В постсоветской действительности снятие всевозможных барьеров может интерпретироваться как «снижение эмоциональной наполненности опыта, его интенсивности и напряженности» (Ионин, 2000. С. 339—340). Утраченная запретная сексуальность советского времени репрезентируется как свободная и особо привлекательная. Сопротивление публичному дискурсу о сексуальности становится опытом тех женщин, кто был «особо посвященным» в советский период и оценивает свою сексуальную жизнь как связанную с удовольствием, включающим интимную коммуникацию в категорию «мы». В период «запретов» и «умолчаний» свободный секс означал приобщение к сфере тайного, запретного, неозвученного — к сфере свободы. Сексуальное удовольствие и интимная коммуникация были редким свойством, ограниченным
и потому особо ценным «ресурсом». Поскольку «запретная» сфера сексуального не принуждала женщину к обязательности исполнения себя как человека сексуального, женская идентичность формировалась в отношениях, не интерпретируемых в терминах «сексуальности» 10. Сексуальность — это «другой язык» (32 года), публичное эксплицирование которого воспринимается как принуждение.
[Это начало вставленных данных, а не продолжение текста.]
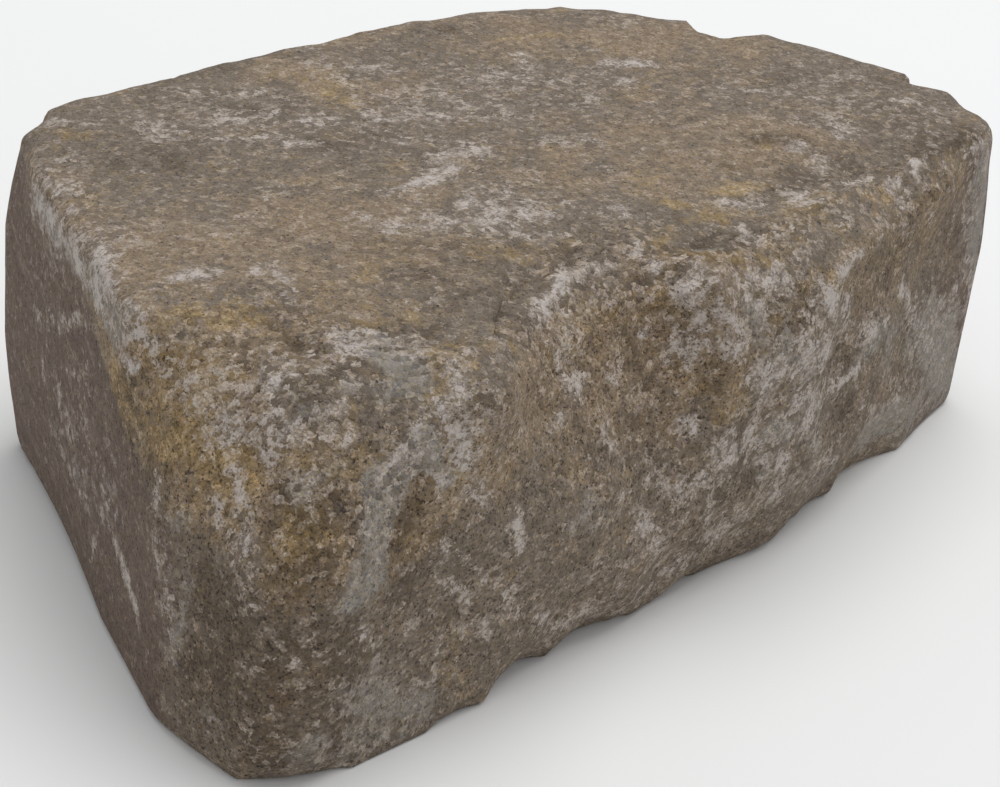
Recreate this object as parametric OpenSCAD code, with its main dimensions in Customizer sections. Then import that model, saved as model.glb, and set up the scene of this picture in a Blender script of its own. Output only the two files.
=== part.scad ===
// Retaining wall block: one piece of dry-cast concrete, tumbled after it was struck, so that
// its arrises are knocked off and its long face is rough, scalloped and falls back at one end.
// Millimetres. +Z is up. The face looks towards -Y. The origin is at the middle of the plan,
// on the bottom bed.

/* [Block] */
// Length along the wall face, end to end
face_length = 306; // [240:2:380]
// Depth from the face to the back
depth = 180; // [150:5:240]
// Height of one course, from bed to bed
height = 98; // [76:2:150]

/* [Plan] */
// How far back the left side starts
left_shoulder = 44; // [34:1:56]
// Length of face lost to the left corner
left_nose = 2; // [1:1:10]
// Length of the wing, the right end of the face that falls back
wing = 126; // [80:2:150]
// How far the wing falls back
wing_fall = 30; // [12:1:36]
// Distance back to where the right side starts to turn in
right_shoulder = 60; // [50:1:80]
// How much shorter the back is than the face, on the left
left_taper = 46; // [30:1:60]
// How much shorter the back is than the face, on the right
right_taper = 60; // [40:1:70]
// Distance of the broken right heel from the back
right_heel = 46; // [30:1:60]

/* [Rounding] */
// Plan radius of the left front corner
nose_radius = 17; // [8:1:24]
// Plan radius where the face bends into its wing
bend_radius = 60; // [20:5:160]
// Plan radius of the back corners and of the wing's end
corner_radius = 9; // [4:1:14]

/* [Wear] */
// How far in the worn arris reaches on the top bed, over the face
face_arris_in = 12; // [6:0.5:16]
// How far down it reaches on the face
face_arris_down = 12; // [6:0.5:20]
// How far in the worn arris reaches on the top bed, over the moulded sides
side_arris_in = 4; // [1.5:0.5:6]
// How far down it reaches on the moulded sides
side_arris_down = 6; // [3:0.5:12]
// How far in the bottom arris is rubbed
foot_in = 1.5; // [1:0.5:5]
// How far up the bottom arris is rubbed
foot_up = 7; // [4:0.5:14]
// How far the top bed slumps at the face
bed_fall = 3; // [1:0.5:5]
// How far back from the face that slump reaches
bed_slump = 58; // [40:1:70]
// How far the face waves in and out
face_wave = 1.6; // [0:0.2:3]

/* [Mesh] */
// Stations along the face
face_stations = 104; // [60:4:120]
// Stations round the sides and back
side_stations = 52; // [40:4:80]

/* [Hidden] */

half = face_length / 2;

// Plan outline, counter-clockwise from the left shoulder: [x, y, radius]. The face is y = 0.
// The left heel is a moulded chamfer; the right one is broken away in three facets.
wing_lean = 3;
shoulder_radius = 24;
heel_radius = 30;
outline_corners = [
    [-half, left_shoulder, shoulder_radius],
    [-half + left_nose, 0, nose_radius],
    [half - wing, 0, bend_radius],
    [half - wing_lean, wing_fall, corner_radius],
    [half, right_shoulder, shoulder_radius],
    [half - right_taper * 0.3, depth - right_heel * 1.4, corner_radius],
    [half - right_taper * 0.7, depth - right_heel * 0.5, heel_radius],
    [half - right_taper * 1.4, depth, 2 * heel_radius],
    [-half + left_taper * 1.5, depth, heel_radius],
    [-half + left_taper, depth - left_taper * 0.12, corner_radius],
];

function unit(v) = v / norm(v);
function lerp(a, b, t) = a + (b - a) * t;
function clamp(v, low = 0, high = 1) = max(low, min(high, v));
function ease(t) = let (c = clamp(t)) c * c * (3 - 2 * c);

// Rounds corner i of a closed outline with an arc of its own radius, in arc_steps chords.
arc_steps = 6;
function fillet(corners, i) =
    let (
        n = len(corners),
        here = [corners[i].x, corners[i].y],
        last = corners[(i + n - 1) % n],
        next = corners[(i + 1) % n],
        to_last = unit([last.x, last.y] - here),
        to_next = unit([next.x, next.y] - here),
        inside = acos(to_last * to_next),
        sweep = 180 - inside,
        radius = corners[i][2],
        centre = here + unit(to_last + to_next) * radius / sin(inside / 2),
        from = here + to_last * radius / tan(inside / 2) - centre,
        to = here + to_next * radius / tan(inside / 2) - centre
    )
    [for (k = [0 : arc_steps])
        let (a = sweep * k / arc_steps)
        centre + (from * sin(sweep - a) + to * sin(a)) / sin(sweep)];

rounded = [for (i = [0 : len(outline_corners) - 1]) each fillet(outline_corners, i)];

// Running length round the outline, and the point at any such length.
edges = [for (i = [0 : len(rounded) - 1])
    norm(rounded[(i + 1) % len(rounded)] - rounded[i])];
function sums(v, i = 0, total = 0, out = []) =
    i == len(v) ? concat(out, total) : sums(v, i + 1, total + v[i], concat(out, total));
run = sums(edges);
girth = run[len(edges)];
function at_length(s) =
    let (i = max([for (k = [0 : len(edges) - 1]) if (run[k] <= s) k]))
    lerp(rounded[i], rounded[(i + 1) % len(rounded)], (s - run[i]) / edges[i]);

// The stretch from close_lead up the left side to the right shoulder gets close stations,
// the rest wide ones.
close_lead = 45;
face_end = run[5 * (arc_steps + 1) - 1];
plan = [
    each [for (k = [0 : face_stations - 1])
        at_length((girth + lerp(-close_lead, face_end, k / face_stations)) % girth)],
    each [for (k = [0 : side_stations - 1])
        at_length(lerp(face_end, girth - close_lead, k / side_stations))],
];

// Everything that is worn away is measured in from the outline, towards the spine: a level
// line through the middle of the block.
spine_half = half - depth / 2;
function inward(p) = unit([clamp(p.x, -spine_half, spine_half), depth / 2] - p);

// 1 on the struck face, 0 on the moulded sides and back. It fades over corner_fade round the
// left corner, and over wing_fade along the wing, whose end is as sharp as a moulded side.
corner_fade = 24;
wing_fade = 90;
function on_face(p) =
    ease((left_shoulder + corner_fade / 4 - p.y) / corner_fade)
    * ease((half + wing_fade / 9 - p.x) / wing_fade);

// A point on the face, a share of its length from the left.
function face_at(share) =
    let (x = lerp(-half, half, share))
    [x, max(0, (x - half + wing) * wing_fall / wing)];
nose = [-half + left_nose * 2, left_shoulder / 4];
right_kink = [half - 1, right_shoulder + 1];

// Lumps broken off an arris: [where, reach left, reach right, in, along, bow, rim]. Left and
// right are as one looks at the face. With a bow of 0 the break is a scoop, steepest in its
// middle; from 1 up it bulges, as a rolled-off corner does. A rim of 1 is crisp, 2 is soft.
top_breaks = [
    [nose, 62, 62, 30, 52, 1.7, 1.3],
    [face_at(0.18), 26, 20, 3, 20, 0, 2],
    [face_at(0.415), 62, 21, 22, 62, 0, 1],
    [face_at(0.53), 22, 50, 8, 30, 0, 1],
    [face_at(0.75), 22, 22, 4, 14, 1.2, 1],
    [face_at(0.9), 16, 16, 3, 30, 1.2, 2],
    [[half - wing_lean, wing_fall + 6], 18, 18, 5, 48, 0, 1.5],
    [right_kink, 7, 7, 8, 10, 0, 1],
    [[half - right_taper * 0.5, depth - right_heel * 1.24], 10, 16, 14, 12, 0, 1],
    [[half - right_taper * 0.7, depth - right_heel * 0.6], 24, 24, 5, 10, 1.2, 1],
    [[half - right_taper * 1.3, depth], 34, 26, 3.6, 10, 1.4, 1],
    [[-half + left_taper, depth], 30, 16, 6.5, 30, 1.2, 1],
];
foot_breaks = [
    [face_at(0.03), 16, 16, 5.5, 16, 1.4, 1],
    [face_at(0.19), 9, 9, 2, 8, 1.4, 1],
    [face_at(0.285), 18, 14, 7.5, 16, 1.4, 1],
    [face_at(0.37), 24, 25, 10.5, 20, 1.4, 1],
    [face_at(0.475), 70, 100, 7.5, 30, 1.4, 1],
    [face_at(0.49), 20, 14, 9.5, 20, 1.4, 1],
    [face_at(0.66), 28, 30, 7.5, 24, 1.4, 1],
    [face_at(0.77), 22, 26, 7.5, 22, 1.4, 1],
    [[-half + left_taper, depth], 100, 60, 4.5, 36, 1.3, 1],
];

// How deep the deepest break bites at point p, at height rise from its own bed.
function bowed(t, bow) = bow < 1 ? ease(t) : pow(t, bow);
function bite(b, p, rise) =
    let (d = norm(p - b[0]) / (p.x < b[0].x ? b[1] : b[2]))
    b[3] * pow(max(0, 1 - d * d), b[6]) * bowed(clamp(1 - rise / b[4]), b[5]);
function deepest_break(breaks, p, rise) = max([for (b = breaks) bite(b, p, rise)]);

// Worn round: a quarter of an ellipse, reaching in at the bed and along at the side.
function roll(reach_in, reach_along, rise) =
    reach_in * (1 - sqrt(1 - pow(clamp(1 - rise / reach_along), 2)));

// Slow in-and-out wave of the struck face.
function wave(p, z) =
    face_wave * on_face(p) * (sin(p.x * 3.1 + z * 2.3) + sin(p.x * 5.3 - z * 3.9 + 70)) / 2;

// Total set-back from the outline at point p and height z.
function set_back(p, z) =
    roll(lerp(side_arris_in, face_arris_in, on_face(p)),
        lerp(side_arris_down, face_arris_down, on_face(p)), height - z)
    + deepest_break(top_breaks, p, height - z)
    + roll(foot_in, foot_up, z)
    + deepest_break(foot_breaks, p, z)
    + wave(p, z);

function skin_point(p, z, drop = 0, least = 0) =
    let (q = p + inward(p) * max(set_back(p, z), least))
    [q.x, q.y, z - drop];

// Heights of the rings of skin, closer together towards each arris.
foot_rings = 4;
side_rings = 15;
foot_top = foot_up * 1.6;
crowding = 1.6;
foot_levels = [for (k = [0 : foot_rings - 1]) foot_top * pow(k / foot_rings, crowding)];
side_levels = [for (k = [0 : side_rings])
    lerp(height, foot_top, pow(1 - k / side_rings, crowding))];

// The rim of the top bed lies lower than its middle: by bed_fall behind the face, where it
// slopes down over bed_slump, and by side_fall along the sides and back, over side_slump.
side_fall = 0.5;
side_slump = 12;
slump_fade = 70;
least_slump = 6;
function slumped(p) = ease((left_shoulder + slump_fade * 2 / 3 - p.y) / slump_fade);
function rim_fall(p) = lerp(side_fall, bed_fall, slumped(p));
function rim_drop(p, z) = rim_fall(p) * pow(z / height, 6);
function slump_end(p) =
    max(lerp(side_slump, bed_slump, slumped(p)), set_back(p, height) + least_slump);
function slump_middle(p) = (slump_end(p) + set_back(p, height)) / 2;
middle_drop = 0.4;

// The skin, bottom to top. Past each bed it carries on by bed_over, for the bed planes to
// strike it off flat.
bed_over = 1;
rings = [
    [for (p = plan) skin_point(p, 0, bed_over)],
    each [for (z = concat(foot_levels, side_levels))
        [for (p = plan) skin_point(p, z, rim_drop(p, z))]],
    [for (p = plan) skin_point(p, height, rim_fall(p) * middle_drop, slump_middle(p))],
    [for (p = plan) skin_point(p, height, 0, slump_end(p))],
    [for (p = plan) skin_point(p, height, -bed_over, slump_end(p))],
];

// Closes a stack of rings, each with the same number of points, into a solid.
module skin(stack) {
    n = len(stack[0]);
    last = len(stack) - 1;
    walls = [for (k = [0 : last - 1], i = [0 : n - 1])
        let (j = (i + 1) % n)
        each [
            [k * n + i, (k + 1) * n + j, k * n + j],
            [k * n + i, (k + 1) * n + i, (k + 1) * n + j],
        ]];
    bottom = [for (i = [0 : n - 1]) i];
    top = [for (i = [0 : n - 1]) last * n + n - 1 - i];
    polyhedron([for (ring = stack) each ring], [each walls, bottom, top]);
}

module wall_block() {
    color("#7b7066")
        translate([0, -depth / 2, 0])
            intersection() {
                skin(rings);
                translate([-face_length, -depth, 0]) cube([2 * face_length, 3 * depth, height]);
            }
}

wall_block();
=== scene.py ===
import itertools
import math

import bpy
import numpy as np
from mathutils import Matrix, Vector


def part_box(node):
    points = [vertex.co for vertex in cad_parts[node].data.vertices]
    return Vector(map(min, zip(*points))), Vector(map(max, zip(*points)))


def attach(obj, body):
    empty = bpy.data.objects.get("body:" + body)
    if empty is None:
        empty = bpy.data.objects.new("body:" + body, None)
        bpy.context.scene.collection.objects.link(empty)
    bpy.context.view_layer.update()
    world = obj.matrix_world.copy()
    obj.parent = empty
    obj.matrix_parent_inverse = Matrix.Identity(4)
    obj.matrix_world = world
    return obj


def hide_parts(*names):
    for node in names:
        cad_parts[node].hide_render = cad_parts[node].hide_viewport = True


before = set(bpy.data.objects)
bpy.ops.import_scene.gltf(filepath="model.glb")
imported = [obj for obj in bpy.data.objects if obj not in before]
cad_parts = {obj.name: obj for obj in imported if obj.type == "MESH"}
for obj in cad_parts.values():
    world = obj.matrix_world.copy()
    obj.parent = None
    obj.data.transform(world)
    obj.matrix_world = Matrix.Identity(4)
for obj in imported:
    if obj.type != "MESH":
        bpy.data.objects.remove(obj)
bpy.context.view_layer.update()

# ------------------------------------------------------------------------------------------
# The block: one piece of dry-cast concrete. It is pressed in a steel mould with its face and
# back upright, struck while it is green, and tumbled in a drum with others, which knocks off
# its arrises, scallops the long face and leaves chalky scuffs on whatever stands proud.
# ------------------------------------------------------------------------------------------

# Sizes in millimetres. The CAD solid's box gives the overall ones. It is a little shorter than
# the outline, which wear has cut back, so half its length is rounded up to a whole millimetre.
MM = 0.001
low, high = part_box("wall_block")
half = math.ceil((high.x - low.x) / MM / 2)
depth = (high.y - low.y) / MM
height = high.z / MM

# The plan. A shoulder is how far behind the face its side is widest, a taper how far that side
# draws in towards the back, and the heel where the right side turns in. The wing is the right
# end of the face, which falls back.
left_shoulder, left_nose, left_taper = 44, 2, 46
wing, wing_fall, wing_lean = 126, 30, 3
right_shoulder, right_heel, right_taper = 60, 46, 60

# How far tumbling rounds an arris, in at the bed and along the side: the face's most of all.
FACE_ROLL = 12
SIDE_ROLL_IN, SIDE_ROLL_ALONG = 4, 6
FOOT_ROLL_IN, FOOT_ROLL_ALONG = 1.5, 7

# Corners of the plan, counter-clockwise from the left shoulder: x, y from the face, radius.
PLAN_CORNERS = np.array([
    (-half, left_shoulder, 24),
    (-half + left_nose, 0, 17),
    (half - wing, 0, 60),
    (half - wing_lean, wing_fall, 9),
    (half, right_shoulder, 24),
    (half - right_taper * 0.3, depth - right_heel * 1.4, 9),
    (half - right_taper * 0.7, depth - right_heel * 0.5, 30),
    (half - right_taper * 1.4, depth, 60),
    (-half + left_taper * 1.5, depth, 30),
    (-half + left_taper, depth - left_taper * 0.12, 9),
])

# How the mesh is spread: steps round each corner's arc, stations round the plan, CLOSE_SHARE
# times as close together on the left side and the face as elsewhere, and rings up the side, in
# over the top bed and in under the bottom bed.
ARC_STEPS = 24
STATIONS = 640
CLOSE_SHARE = 1.6
SIDE_RINGS = 82
BED_RINGS = 54
UNDER_RINGS = 3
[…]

Партнерство, как рефлексивное, так и не рефлексивное, особым образом влияет на женскую идентичность — в первом случае связывая ее с взаимодействием в паре (с категорией «мы»), а во втором — с преодолением запретного («мы» в этом случае часто противопоставляется «они» — т. е. советскому официозу). И в первом и во втором случае собственное поведение оценивается как свободное. Сексуальная свобода, таким образом, получает различные интерпретации на уровне индивидуального опыта. Ностальгическая интерпретация свободы противостоит «финализированной», «технизированной», «профессионализированной» сексуальности (Бежен, 1997). Рефлексивная интерпретация свободы включает «финализацию» и «технизацию», хотя этим не исчерпывается.
В ситуации сексуального партнерства гендерная идентичность женщины становится менее отчетливой. Рефлексивное партнерство распространяется на обоих партнеров, запретная сексуальность также не дифференцирует людей на полярные категории по признаку пола.